QUIGRICH, n. Also -iche, quegrich, coygerach. Gael. … The name, “the Stranger”, given to the pastoral staff of St. Fillan (8th c.), of which the chased silver-gilt head enclosing an earlier copper head survives and is preserved in the National Museum of Antiquities. Its history and description are fully recorded in J. Anderson Scotland in Early Christian Times (1881) 216 ff.

The earliest reference to this artefact in literature is dated 1785. In the 1939 source, Μ. M. Banks Cal. Customs II. 131, we find that: ‘In the Quigrich is a piece of rock crystal, held to have curative powers; it also gave protection to its bearer, and victory in battle’. The Anderson book mentioned in the definition also states that the staff itself was ‘held a sufficient warrant, wherever produced, for the recovery of cattle or goods stolen from its girth’. So basically we are speaking of a staff invested with supernatural power and authority.

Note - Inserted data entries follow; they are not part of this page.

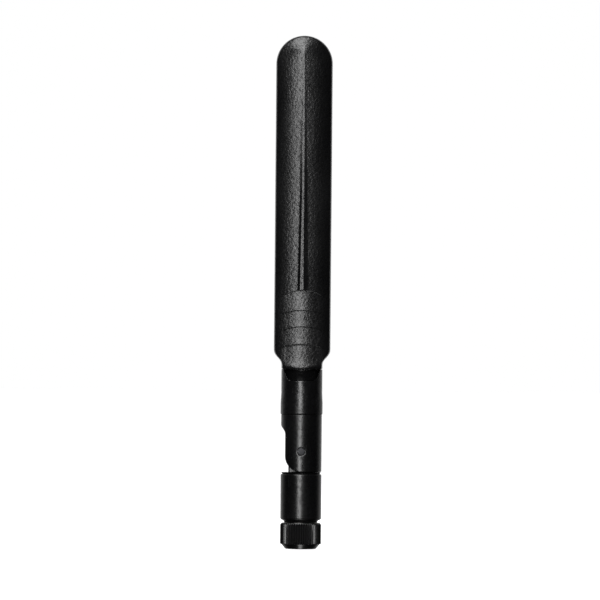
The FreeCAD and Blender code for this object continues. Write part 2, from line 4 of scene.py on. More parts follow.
import bpy
import bmesh
import numpy as np
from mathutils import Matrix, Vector


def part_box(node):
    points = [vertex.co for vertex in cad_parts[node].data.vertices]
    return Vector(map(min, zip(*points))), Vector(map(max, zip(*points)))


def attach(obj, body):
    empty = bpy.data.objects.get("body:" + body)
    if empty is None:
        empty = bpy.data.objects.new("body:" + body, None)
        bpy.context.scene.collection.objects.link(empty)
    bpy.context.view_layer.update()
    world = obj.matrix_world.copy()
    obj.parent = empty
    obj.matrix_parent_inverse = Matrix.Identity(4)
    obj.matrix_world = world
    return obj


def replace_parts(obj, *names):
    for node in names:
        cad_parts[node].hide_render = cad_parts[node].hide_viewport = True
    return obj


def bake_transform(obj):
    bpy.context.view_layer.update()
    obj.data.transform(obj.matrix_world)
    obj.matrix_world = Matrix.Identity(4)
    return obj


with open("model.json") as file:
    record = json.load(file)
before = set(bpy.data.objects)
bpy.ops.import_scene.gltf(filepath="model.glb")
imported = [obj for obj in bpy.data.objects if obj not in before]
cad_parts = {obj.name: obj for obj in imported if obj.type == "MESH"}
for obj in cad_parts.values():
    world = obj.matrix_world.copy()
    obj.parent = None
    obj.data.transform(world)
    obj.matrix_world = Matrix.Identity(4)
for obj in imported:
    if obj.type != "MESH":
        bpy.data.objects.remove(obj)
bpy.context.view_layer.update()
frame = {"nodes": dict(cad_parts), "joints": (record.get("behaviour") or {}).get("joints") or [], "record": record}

MM = 0.001                       # the shapes below are worked out in millimetres
TAU = 2 * math.pi


def span(node):
    """Lowest and highest corner of a CAD node in millimetres."""
    low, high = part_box(node)
    return np.array(low) / MM, np.array(high) / MM


# ---------------------------------------------------------------- sizes, from the frame where it has them
BLADE_LOW, BLADE_HIGH = span("radome_front")
FORK_LOW, FORK_HIGH = span("hinge_fork")
BASE_LOW, BASE_HIGH = span("base_housing")
NECK_LOW, NECK_HIGH = span("neck_sleeve")
SLEEVE_HIGH = span("grip_sleeve")[1]
NUT_LOW, NUT_HIGH = span("coupling_nut")
PIN_LOW, PIN_HIGH = span("hinge_pins")
SPAN_LOW, SPAN_HIGH = span("cable_hinge_span")
JOINTS = {j["name"]: j for j in frame["joints"]}

BARREL_R = SLEEVE_HIGH[0]
PIVOT_Z = JOINTS["tilt"]["pos_m"][2] / MM
HALF_W = BLADE_HIGH[0]                       # blade, half width
HALF_D = 5.2                                 # half thickness at the ridge, without the rib
DOME_Z = BLADE_HIGH[2] - HALF_W              # centre of the round end
TAIL_Z = BLADE_LOW[2]
WALL = 1.2                                   # of the blade's shells
STEM_R = 3.0                                 # the fork's stem, inside the blade
CAVITY_Z = 49.6                              # bottom of the blade's cavity

TEETH, TOOTH_DEPTH = 50, 0.3                 # knurled sleeve
GROOVE_SHADE_R = (4.72, 4.94)                        # painted shade: the knurl's grooves reflect little up to the first radius, fully from the second
LIP_TOP, LIP_R_TOP, LIP_R_MOUTH, MOUTH_R = 1.24, 4.72, 3.72, 3.36
SLEEVE_BEVEL = (0.31, 0.45)                  # the bevel at the teeth's upper ends, inward and down


# ---------------------------------------------------------------- mesh helpers
def new_object(name, mesh, slot, sharp):
    """An object with its slot's material; edges that bend by more than sharp degrees stay hard."""
    mesh.shade_smooth()
    mesh.set_sharp_from_angle(angle=math.radians(sharp))
    mesh.materials.append(MATERIALS[slot])
    made = bpy.data.objects.new(name, mesh)
    bpy.context.scene.collection.objects.link(made)
    return made


def piece(name, points, faces, body, slot, replaced, sharp=38):
    """A closed mesh in millimetres becomes a piece that rides a body and stands for a CAD node."""
    mesh = bpy.data.meshes.new(name)
    mesh.from_pydata((np.asarray(points) * MM).tolist(), [], [list(map(int, f)) for f in faces])
    cleaned = bmesh.new()
    cleaned.from_mesh(mesh)
    bmesh.ops.remove_doubles(cleaned, verts=cleaned.verts, dist=2e-7)
    bmesh.ops.dissolve_degenerate(cleaned, edges=cleaned.edges, dist=1e-7)
    bmesh.ops.recalc_face_normals(cleaned, faces=cleaned.faces)
    cleaned.to_mesh(mesh)
    cleaned.free()
    made = new_object(name, mesh, slot, sharp)
    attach(made, body)
    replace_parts(made, replaced)
    return made


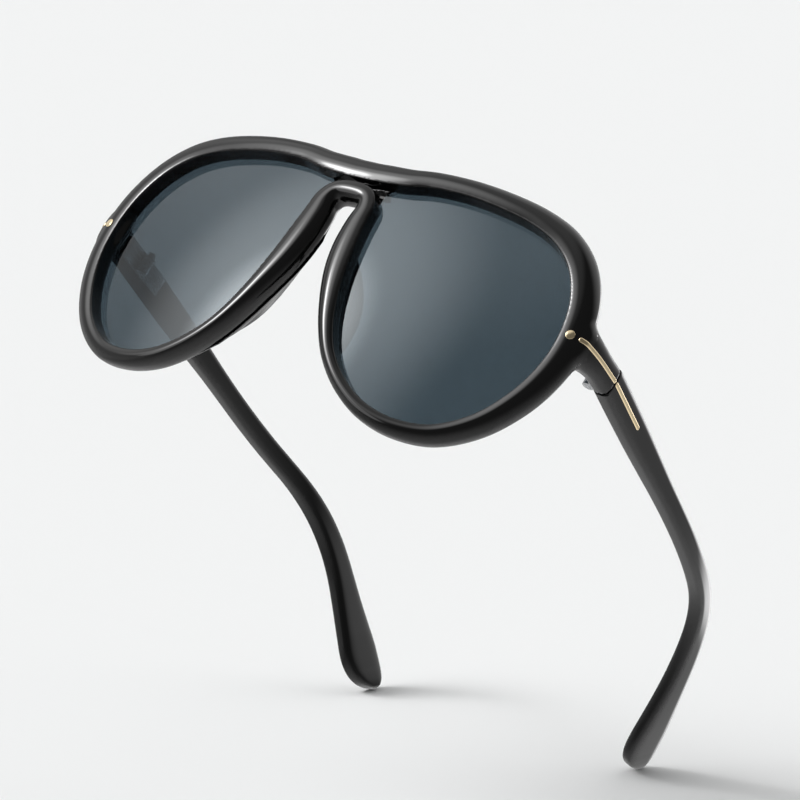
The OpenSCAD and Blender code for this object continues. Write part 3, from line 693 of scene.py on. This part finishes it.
templeS = [0] + [r[0] * temple["length"] for r in temple["rows"]]
templeLine = [jointPt]
for a, b in zip(templeS[:-1], templeS[1:]):
    templeLine.append(templeLine[-1] + heading((a + b) / 2) * (b - a))
templeLine = np.array(templeLine)
templeLine[:, 2] = (templeLine[:, 2] - jointPt[2]) * temple["tableShare"] + jointPt[2]
rowTable = np.array([(0, 1, 0, 0)] + temple["rows"])
rowPlace, highShare, thickShare, lift = rowTable.T
highest = np.where(rowPlace < 0.5, temple["height"], temple["paddle"])  # the joint end, then the paddle
higher = (highest - temple["slim"]) * highShare
halfHigh = smoothTable(rowPlace, (temple["slim"] + higher) / 2, temple["fine"])
thicker = (temple["paddleThick"] - temple["thick"]) * thickShare
halfThick = smoothTable(rowPlace, (temple["thick"] + thicker) / 2, temple["fine"])
tipLift = smoothTable(rowPlace, lift * temple["paddle"] / 2, temple["fine"])


def templeCentre(s):
    i = min(int(np.searchsorted(templeS, s, "right")) - 1, len(templeS) - 2)
    i = max(i, 0)
    gap = templeS[i + 1] - templeS[i]
    t = (s - templeS[i]) / gap
    m0, m1 = heading(templeS[i]) * gap, heading(templeS[i + 1]) * gap
    return ((1 + 2 * t) * (1 - t) ** 2 * templeLine[i] + t * (1 - t) ** 2 * m0
            + t * t * (3 - 2 * t) * templeLine[i + 1] + t * t * (t - 1) * m1)


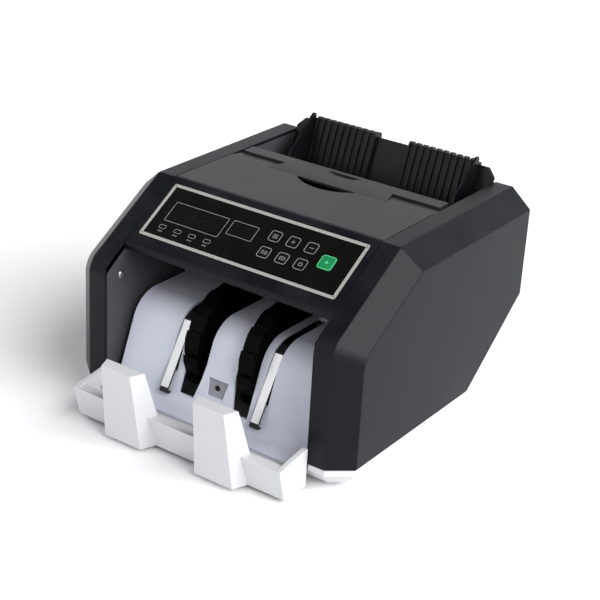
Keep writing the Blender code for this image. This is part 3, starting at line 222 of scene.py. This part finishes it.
# %% Edge rub and dust groups
rub_group, rub_in, rub_out = new_group(
    "edge_rub", (("Width", 0.0012), ("Patchiness", 60.0)), ("Rub",)
)
rounded_normal = rub_group.nodes.new("ShaderNodeBevel")
rounded_normal.samples = 4
wire(rub_group, rub_in.outputs["Width"], rounded_normal.inputs["Radius"])
true_normal = rub_group.nodes.new("ShaderNodeNewGeometry").outputs["Normal"]
agree = rub_group.nodes.new("ShaderNodeVectorMath")
agree.operation = "DOT_PRODUCT"
wire(rub_group, rounded_normal.outputs["Normal"], agree.inputs[0])
wire(rub_group, true_normal, agree.inputs[1])
edge = ramp(rub_group, agree.outputs["Value"], 0.97, 0.80)
place = rub_group.nodes.new("ShaderNodeTexCoord").outputs["Object"]
patches = ramp(rub_group, noise(rub_group, place, rub_in.outputs["Patchiness"], 3.0), 0.42, 0.66)
wire(rub_group, maths(rub_group, "MULTIPLY", edge, patches), rub_out.inputs["Rub"])

dust_group, dust_in, dust_out = new_group("settled_dust", (("Amount", 0.5),), ("Dust",))
upward = dust_group.nodes.new("ShaderNodeSeparateXYZ")
surface_normal = dust_group.nodes.new("ShaderNodeNewGeometry").outputs["Normal"]
wire(dust_group, surface_normal, upward.inputs[0])
flat = ramp(dust_group, upward.outputs["Z"], 0.55, 0.98)
place = dust_group.nodes.new("ShaderNodeTexCoord").outputs["Object"]
drift = ramp(dust_group, noise(dust_group, place, 35.0, 5.0), 0.40, 0.75)
settled = maths(dust_group, "MULTIPLY", flat, drift)
settled = maths(dust_group, "MULTIPLY", settled, dust_in.outputs["Amount"])
wire(dust_group, settled, dust_out.inputs["Dust"])
print("groups:", [g.name for g in bpy.data.node_groups])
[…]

It is not beyond the realm of possibility, and I put it no higher than that, that somewhere in the mind of J K Rowling was the knowledge of this staff, which travelled via the broomsticks used in the quidditch sport to the sport itself.

My theory is borne out by the fact that during a Quidditch training session in the third of the Harry Potter books, it is ‘Madam Hooch’ (played in the film by Zoë Wannamaker) who mentions that she learned to fly on a Silver Arrow, and that it was a fine broom. Well, if the rest of the world can base hypotheses on the most insubstantial of foundations, so can I!